百歳にもなると、人間は愛や友情に頼らずにすむ。さまざまな災厄や不本意な死に怯えることもない。芸術や、哲学や、数学のいずれかに精進したり、独りでチェスの勝負を楽しんだりする。その気になったら自殺する。人間が己れの生のあるじならば、死についても同じである。
「疲れた男のユートピア」(J.L.ボルヘス著/鼓直訳)より

2017年6月4日日曜日

Going Gently Down

 By the time you get sixty (I think) the brain is a place of incredible resonances. It's packed full of life, histories, processes, patterns, half-glimpsed analogies between a myriad levels -- a Ballard crystal world place. One reason old people reply slowly is because every word and cue wakes a thousand reference.
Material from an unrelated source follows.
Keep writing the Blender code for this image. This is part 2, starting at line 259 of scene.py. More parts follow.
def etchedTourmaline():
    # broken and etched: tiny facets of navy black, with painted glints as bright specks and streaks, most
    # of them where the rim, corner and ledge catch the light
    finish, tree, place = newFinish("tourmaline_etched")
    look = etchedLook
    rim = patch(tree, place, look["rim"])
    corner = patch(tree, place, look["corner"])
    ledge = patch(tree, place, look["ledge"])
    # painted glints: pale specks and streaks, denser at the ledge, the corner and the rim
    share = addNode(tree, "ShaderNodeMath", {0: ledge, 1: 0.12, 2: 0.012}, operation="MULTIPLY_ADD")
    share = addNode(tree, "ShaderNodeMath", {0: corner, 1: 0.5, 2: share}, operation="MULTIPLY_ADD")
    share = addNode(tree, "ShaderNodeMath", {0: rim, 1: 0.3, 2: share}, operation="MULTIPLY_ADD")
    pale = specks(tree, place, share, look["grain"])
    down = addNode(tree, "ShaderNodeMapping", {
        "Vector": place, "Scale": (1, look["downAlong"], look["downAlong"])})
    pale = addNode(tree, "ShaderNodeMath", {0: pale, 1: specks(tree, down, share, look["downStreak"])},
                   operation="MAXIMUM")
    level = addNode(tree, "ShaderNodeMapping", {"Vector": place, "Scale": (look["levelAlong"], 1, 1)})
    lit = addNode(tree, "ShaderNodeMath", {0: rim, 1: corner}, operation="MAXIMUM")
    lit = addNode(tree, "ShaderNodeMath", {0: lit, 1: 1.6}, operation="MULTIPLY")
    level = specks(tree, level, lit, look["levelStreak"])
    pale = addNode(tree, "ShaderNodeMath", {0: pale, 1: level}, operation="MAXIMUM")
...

 What if you could free that, open it? Let go of ego and status, let everything go and smell the wind, feel with your dimming senses for what's out there, growing. Let your resonances merge and play and come back changed ... telling you new things. Maybe you could find a way to grow, to change once more inside ... even if the outside of you is saying, "What, what?" and your teeth smell.
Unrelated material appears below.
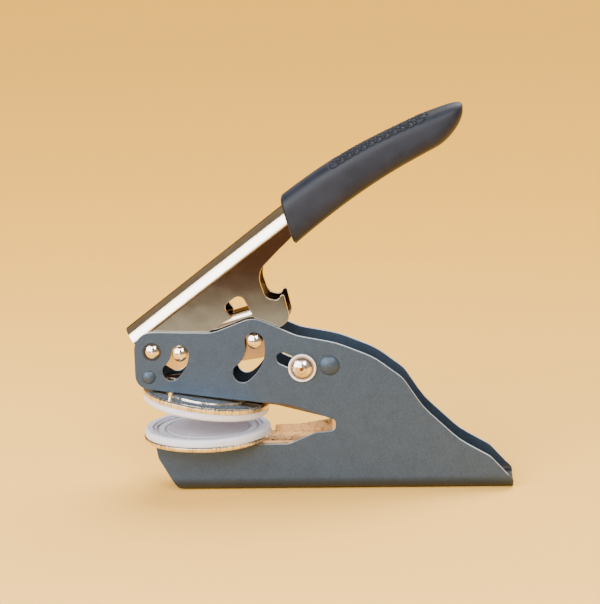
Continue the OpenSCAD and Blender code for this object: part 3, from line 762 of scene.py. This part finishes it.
class EMBOSSER_OT_clip(bpy.types.Operator):
    """Plate the two clip arms and spin-finish the two die holders"""

    bl_idname = "embosser.clip"
    bl_label = "Die clip"

    def execute(self, context):
        looks = settings().metal
        for node, name, tone, roughness, waviness in (
            ("lower_clip_arm", "arm_nickel", looks.arm, 0.3, 0.01),
            # The upper arm's dark tone is painted shade.
            ("upper_clip_arm", "upper_arm_nickel", looks.shaded_upper_arm, 0.36, 0.02),
            ("locating_studs", "stud_nickel", looks.bright, 0.1, 0.0),
        ):
            dress(bright_nickel_finish(name, tone, roughness, waviness), node)
        centre = open_die_centre()
        dress(spun_nickel_finish("lower_spun_nickel", (0, 0, 0), 0, 0.13), "lower_die_holder")
        dress(spun_nickel_finish("upper_spun_nickel", centre, CLIP_OPEN, 0.13), "upper_die_holder")
        return {"FINISHED"}


class EMBOSSER_OT_dies(bpy.types.Operator):
    """Give the two plastic dies their milky look"""

    bl_idname = "embosser.dies"
    bl_label = "Dies"

    def execute(self, context):
        dress(milky_finish("lower_milky_plastic", (0, 0, 0), 0), "lower_die")
        dress(milky_finish("upper_milky_plastic", open_die_centre(), CLIP_OPEN), "upper_die")
        return {"FINISHED"}


class EMBOSSER_OT_lock(bpy.types.Operator):
    """Plate the lock's knobs and give them pale washers"""

    bl_idname = "embosser.lock"
    bl_label = "Lock"

    def execute(self, context):
        dress(turned_nickel_finish("lock_nickel", "lock_pin", 0.17, DIMPLE), "lock_pin")
        tone = settings().plastic.washer
        dress(nylon_finish("pale_nylon", tone, 0.4, under_knob=True), "lock_washers")
        return {"FINISHED"}


class EMBOSSER_OT_inner_works(bpy.types.Operator):
    """Finish the steel pieces between the plates"""

    bl_idname = "embosser.inner_works"
    bl_label = "Inner works"

    def execute(self, context):
        looks = settings().metal
        dress(steel_finish("turned_steel", looks.steel, 0.28, (0.3, 1, 0.3)), *TURNED_NODES)
        dress(steel_finish("pressed_steel", looks.pressed, 0.42, (3, 1, 1)), *STAMPED_NODES)
        dress(steel_finish("spring_wire", looks.wire, 0.32, (1, 1, 1)), "return_spring")
        return {"FINISHED"}


class EMBOSSER_OT_grip(bpy.types.Operator):
    """Model the rubber grip with its chain of pressed ovals"""

    bl_idname = "embosser.grip"
    bl_label = "Grip"

    def execute(self, context):
        mesh = grip_mesh(settings().grip)
        turn = Matrix.Rotation(-LEVER_REST, 4, "Y")
        in_lever = Matrix.Translation(PIVOT) @ turn @ Matrix.Scale(MM, 4)
        bmesh.ops.transform(mesh, matrix=in_lever, verts=mesh.verts)
        grip = new_piece("moulded_grip", mesh, rubber_finish())
        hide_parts("rubber_grip")
        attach(grip, "lever")
        return {"FINISHED"}


class EMBOSSER_OT_stage(bpy.types.Operator):
    """Set up the pale floor, the soft lamps and the surroundings"""

    bl_idname = "embosser.stage"
    bl_label = "Stage"

    def execute(self, context):
        make_floor()
        make_cards()
        looks = settings().studio
        soft_lamp("window", looks.window_power, **WINDOW)
        soft_lamp("side_fill", looks.fill_power, **SIDE_FILL)
        skylight("skylight", looks.skylight, **SKYLIGHT)
        surround(context.scene, looks)
        return {"FINISHED"}


# ---- Stage ----

FLOOR_RADIUS = 9.0
FLOOR_FADE = (-0.35, 0.75)  # Y over which the floor goes from near to far
WINDOW = {"place": (-0.66, -0.92, 0.56), "size": (1.5, 1.0), "tone": (0.97, 0.99, 1.0)}
SIDE_FILL = {"place": (0.42, -1.02, 0.80), "size": (0.42, 0.6), "tone": (1.0, 0.97, 0.94)}
SKYLIGHT = {"towards": (0.35, 0.60, 0.95), "tone": (1.0, 0.94, 0.86)}
SKYLIGHT_SPREAD = math.radians(60)

# Cards: centre, half sizes before the turn about X, and that turn in degrees.
FRONT_CARD = ((0.2, -0.92, 0.5 * MM), (0.7, 0.7), 0)
CAMERA_CARD = ((0.10, -1.15, 0.62), (0.24, 0.26), 90)
BACK_CARD = ((-0.35, 1.3, 0.2), (0.9, 0.4), 90)
CARD_FADE = (-0.27, -0.40)  # Y over which the front card darkens


def open_die_centre():
    """Point of the upper die's axis at the hinge's height, with the clip open."""
    arm = Vector((-CLIP_HINGE.x, 0, 0))
    return CLIP_HINGE + Matrix.Rotation(CLIP_OPEN, 3, "Y") @ arm


def make_floor():
    """Round floor that the embosser stands on."""
    looks = settings().studio
    stone = Finish("pale_floor", roughness=0.62)
    cloud = stone.noise(160, detail=3)
    back = stone.ramp(stone.axes()[1] + cloud * 0.2, *FLOOR_FADE)
    stone.feed("Base Color", stone.mix(looks.floor, looks.floor_far, back))
    stone.feed("Specular IOR Level", 0.0)
    mesh = bmesh.new()
    bmesh.ops.create_circle(mesh, cap_ends=True, segments=96, radius=FLOOR_RADIUS)
    new_piece("floor", mesh, stone.material)


def card_finish(name, tone, front=None):
    """Matt card of one tone, or of two if it darkens towards the front."""
    card = Finish(name, roughness=0.9)
    card.feed("Specular IOR Level", 0.0)
    if front:
        tone = card.mix(tone, front, card.ramp(card.axes()[1], *CARD_FADE))
    card.feed("Base Color", tone)
    return card.material


def make_cards():
    """Dark cards that only reflections see: the unlit parts of the room round the camera."""
    shaded = card_finish("shaded_card", (0.24, 0.25, 0.24), (0.045, 0.022, 0.012))
    dark = card_finish("dark_card", (0.0239, 0.0169, 0.0136))
    olive = card_finish("olive_card", (0.13, 0.08, 0.03))
    for name, (centre, half, turn), material in (
        ("front_card", FRONT_CARD, shaded),
        ("camera_card", CAMERA_CARD, dark),
        ("back_card", BACK_CARD, olive),
    ):
        upright = Matrix.Rotation(math.radians(turn), 4, "X")
        place = Matrix.Translation(centre) @ upright @ Matrix.Diagonal((*half, 1, 1))
        mesh = bmesh.new()
        bmesh.ops.create_grid(mesh, x_segments=1, y_segments=1, size=1, matrix=place)
        flag = new_piece(name, mesh, material)
        for seen in ("visible_camera", "visible_diffuse", "visible_transmission", "visible_shadow"):
            setattr(flag, seen, False)


def soft_lamp(name, power, place, size, tone):
    """Rectangular soft lamp that faces the middle of the embosser."""
    data = bpy.data.lights.new(name, "AREA")
    data.shape = "RECTANGLE"
    data.size, data.size_y = size
    data.energy = power
    data.color = tone
    lamp = bpy.data.objects.new(name, data)
    bpy.context.scene.collection.objects.link(lamp)
    lamp.location = place
    lamp.rotation_mode = "QUATERNION"
    lamp.rotation_quaternion = (CAMERA_TARGET - Vector(place)).to_track_quat("-Z", "Y")


def skylight(name, strength, towards, tone):
    """Broad even light that comes from the direction given by towards."""
    data = bpy.data.lights.new(name, "SUN")
    data.energy = strength
    data.angle = SKYLIGHT_SPREAD
    data.color = tone
    lamp = bpy.data.objects.new(name, data)
    bpy.context.scene.collection.objects.link(lamp)
    lamp.rotation_mode = "QUATERNION"
    lamp.rotation_quaternion = Vector(towards).to_track_quat("Z", "Y")


def surround(scene, looks):
    """Even soft light from all round."""
    world = bpy.data.worlds.new("surroundings")
    world.use_nodes = True
    sky = next(n for n in world.node_tree.nodes if n.type == "BACKGROUND")
    sky.inputs["Color"].default_value = (*looks.sky, 1)
    sky.inputs["Strength"].default_value = looks.sky_strength
    scene.world = world


# ---- Panel ----

STEPS = (
    EMBOSSER_OT_camera,
    EMBOSSER_OT_body,
    EMBOSSER_OT_lever,
    EMBOSSER_OT_clip,
    EMBOSSER_OT_dies,
    EMBOSSER_OT_lock,
    EMBOSSER_OT_inner_works,
    EMBOSSER_OT_grip,
    EMBOSSER_OT_stage,
)


class EMBOSSER_PT_looks(bpy.types.Panel):
    """Steps and settings of the embosser's looks"""

    bl_label = "Seal embosser"
    bl_space_type = "VIEW_3D"
    bl_region_type = "UI"
    bl_category = "Embosser"

    def draw(self, context):
        for step in STEPS:
            self.layout.operator(step.bl_idname)
        for name, group in SETTINGS.items():
            box = self.layout.box()
            box.label(text=name.title())
            for prop in group.__annotations__:
                box.prop(getattr(context.scene.embosser, name), prop)


CLASSES = (*SETTINGS.values(), EmbosserSettings, *STEPS, EMBOSSER_PT_looks)


def register():
    for cls in CLASSES:
        bpy.utils.register_class(cls)
    bpy.types.Scene.embosser = PointerProperty(type=EmbosserSettings)


def unregister():
    del bpy.types.Scene.embosser
    for cls in reversed(CLASSES):
        bpy.utils.unregister_class(cls)


def main():
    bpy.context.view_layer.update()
    register()
    for step in STEPS:
        group, name = step.bl_idname.split(".")
        getattr(getattr(bpy.ops, group), name)()


if __name__ == "__main__":
    main()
 But to do it you have to get ready, years ahead. Get ready to let go and migrate in and up into your strongest keep, your last window out. Pack for your magic terminal trip, pack your brain, ready it. Fear no truth. Load up like a river steamboat for the big last race when you go downriver burning it all up, not caring, throwing in the furniture, the cabin, the decks right down to the water line, caring only for that fire carrying you where you've never been before.
 Maybe ... somehow ... one could.
from "Going gently down, or, in every young person there is an old person screeming to get out" by James Tiptree Jr.